As many of you know, the King Co. Assessors Office has changed how it interprets parts of State law that relate to taxation of agricultural properties.  This change may cause you or someone you know significant financial hardship.  For some, it may cause them to have to sell their properties to cover the extraordinary tax penalty the County could place on the property.  If you are in this situation, you are not alone.

A group of rural property owners has formed Save Our Farms Coalition (SOFC).  The goal of SOFC is to discover why this change is happening, where in government it is truly coming from and to work with the Assessors Office and/or the Washington Dept. of Revenue to come up with a plan to save agricultural tax exemptions.  The folks in SOFC are interested in partnering with as many property owners or interested individuals as possible.  The more property owners that get involved with SOFC, the better the chance of resolving the issue and saving farms.  Strength in numbers!

Property owners from SOFC and attorney Bill Severson are meeting with a representative from the Assessors Office on Thursday, October 23 to discuss this matter.  The group will decide how to proceed from there.  

Also, there is Department of Revenue Hearing on the issue on November 13th from 10:00 to noon. It will be held at the General Administration Building located at 210 11th Ave. SW, Olympia, WA 98501. You can find directions at http://ga.wa.gov/direction.htm.   Please plan to attend and voice your support of the ag tax exemption for farms.  A large attendance will make a difference.

Please contact Marilou Rickert at the D.O.R. to confirm your attendance.  Her phone number is (360) 570-6115 and her email is MarilouR@dor.wa.gov.  If you are unable to attend this meeting, please email you written comments to Ms.
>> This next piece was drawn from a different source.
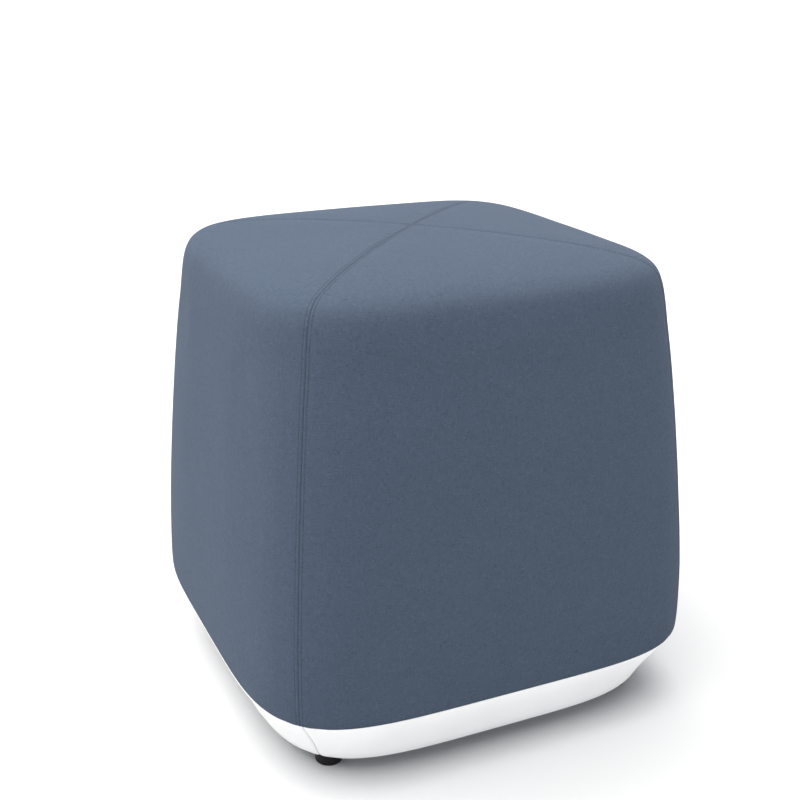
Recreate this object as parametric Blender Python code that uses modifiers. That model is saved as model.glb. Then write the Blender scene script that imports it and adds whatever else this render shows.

Rickert.

If you would like to join forces with SOFC, contact Dana Kapela by email at dkapela@msn.com or at (206) 930-2163.


Jeff Wright
Secretary
Citizens Alliance for Property Rights
jeff@capr.us

www.capr.us


----------



## Thewife (Oct 24, 2008)

Allenacres,
Thanks for the link! 
I am in Thurston county.  They have tried many times to come up with new rules that would kill this farm in a heart beat!
It's nice to know there is some one out there trying to keep us going!


----------